People feel that because I’m light, I’ve never heard a racial slur. I have, and I’ve had my own struggles with matching a suspect’s description and many other things. I don’t speak about them because I know it’s nothing compared to my family’s struggle. My older brother was picking me up from work, and three mall security cars pulled up next to his car because he was a black male driving up to a white girl late at night. My sister’s constant polite facade she has to wear to work because if she’s anything but happy and smiling, she is viewed as an “angry black woman.” My younger brother was brutally beaten and almost drowned because he looked too Mexican and lived in a predominantly black neighborhood. My parents, who lived through the LA riots, hated that they had to witness them again. Hated that their children felt the need to attend a protest.

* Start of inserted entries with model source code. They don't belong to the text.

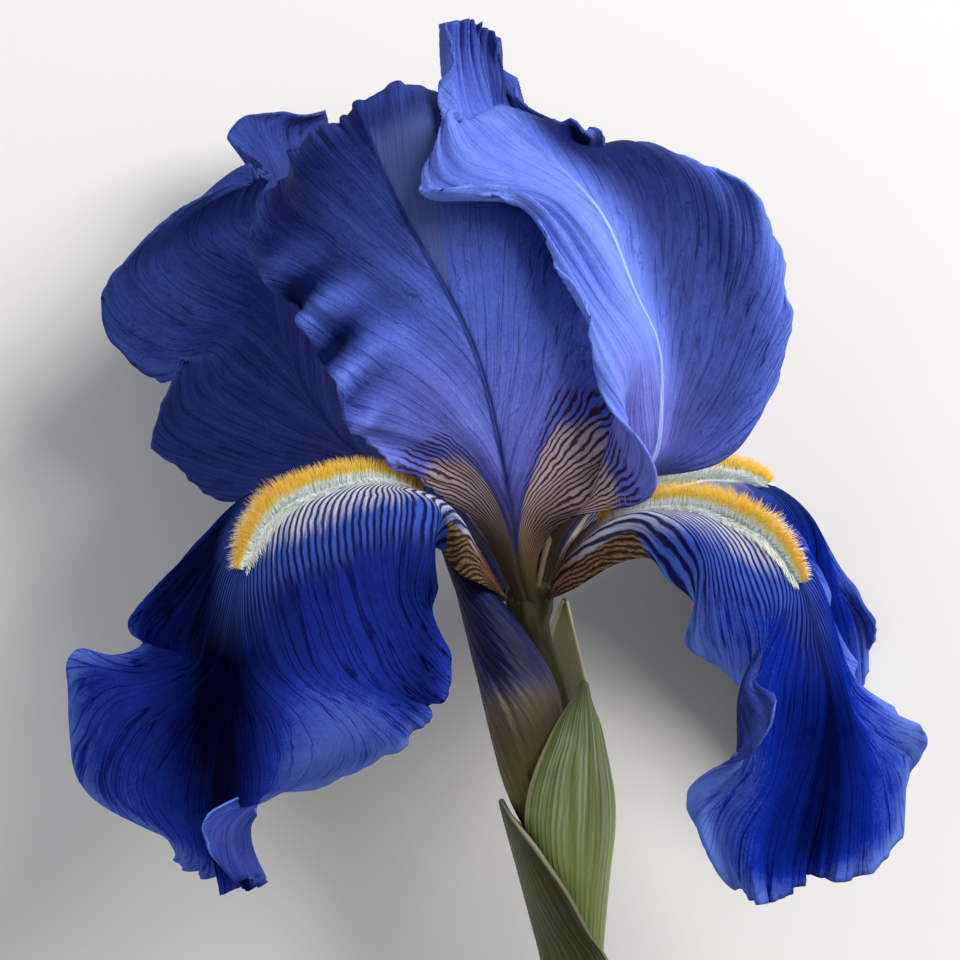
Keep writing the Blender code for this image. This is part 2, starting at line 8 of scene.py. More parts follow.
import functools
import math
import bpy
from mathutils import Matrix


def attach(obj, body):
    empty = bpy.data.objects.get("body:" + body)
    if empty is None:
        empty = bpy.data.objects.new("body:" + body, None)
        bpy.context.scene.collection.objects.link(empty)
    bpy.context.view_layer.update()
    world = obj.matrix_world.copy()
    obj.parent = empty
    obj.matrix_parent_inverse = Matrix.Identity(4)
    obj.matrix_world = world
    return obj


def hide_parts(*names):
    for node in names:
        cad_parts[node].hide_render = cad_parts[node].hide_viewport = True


bl_info = {
    "name": "Bearded Iris Bloom",
    "version": (1, 0, 0),
    "blender": (4, 5, 0),
    "location": "View3D > Sidebar > Iris",
    "description": "Grows the petals, beards, bud, bracts and stem of a cut iris round its packed model",
    "category": "Add Mesh",
}

import bpy
import numpy as np
from bpy.props import FloatProperty, FloatVectorProperty, IntProperty, PointerProperty
from mathutils import Euler, Matrix, Vector

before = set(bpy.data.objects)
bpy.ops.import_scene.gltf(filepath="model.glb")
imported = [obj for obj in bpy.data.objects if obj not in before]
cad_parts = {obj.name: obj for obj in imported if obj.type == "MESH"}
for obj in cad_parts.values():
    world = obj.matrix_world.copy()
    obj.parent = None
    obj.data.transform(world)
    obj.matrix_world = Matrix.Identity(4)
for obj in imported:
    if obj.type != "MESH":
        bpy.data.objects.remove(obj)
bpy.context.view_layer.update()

MM = 0.001
TURN = 2.0 * math.pi

# How the cut flower lies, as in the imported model: pitch and roll in degrees, and a shift.
LAY_PITCH = 12.17
LAY_ROLL = -3.53
REST_SHIFT = Vector((6.27, 42.09, 39.10))
LAY_TURN = Euler((math.radians(LAY_PITCH), math.radians(LAY_ROLL), 0))
LAY = Matrix.Translation(REST_SHIFT * MM) @ LAY_TURN.to_matrix().to_4x4()

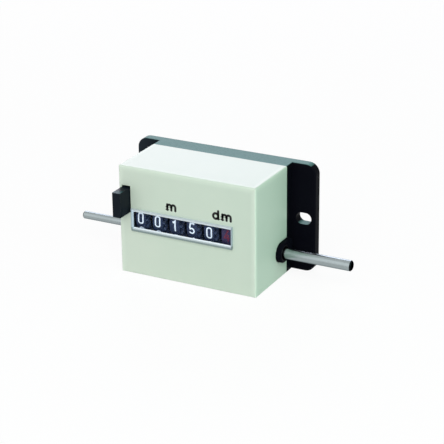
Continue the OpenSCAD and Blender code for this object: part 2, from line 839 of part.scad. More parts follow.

But it doesn’t stop me from expressing who I am as a multiracial person and that technically I am a person of color and keep supporting the BLM Movement. I am me. I am proud to be black. I’m just as proud of everything else I am mixed with. And that is the crucial thing for people to accept mixed people.
With all this said, the hate, fear, and confusion against people like me needs to stop. We matter. How we identify matters and should be respected. Even if mixed/multiracial people are considered a race of our own, and that’s fine because times change. Can we stop making people feel like they aren’t enough due to their race? Can we stop putting such a stigma on the color of our skin? It’s 2020 can we just make a bunch of mixed babies and forget about racism and colorism? I don’t understand how people have the energy to hate anyone else, but that may be because I’m too busy hating myself.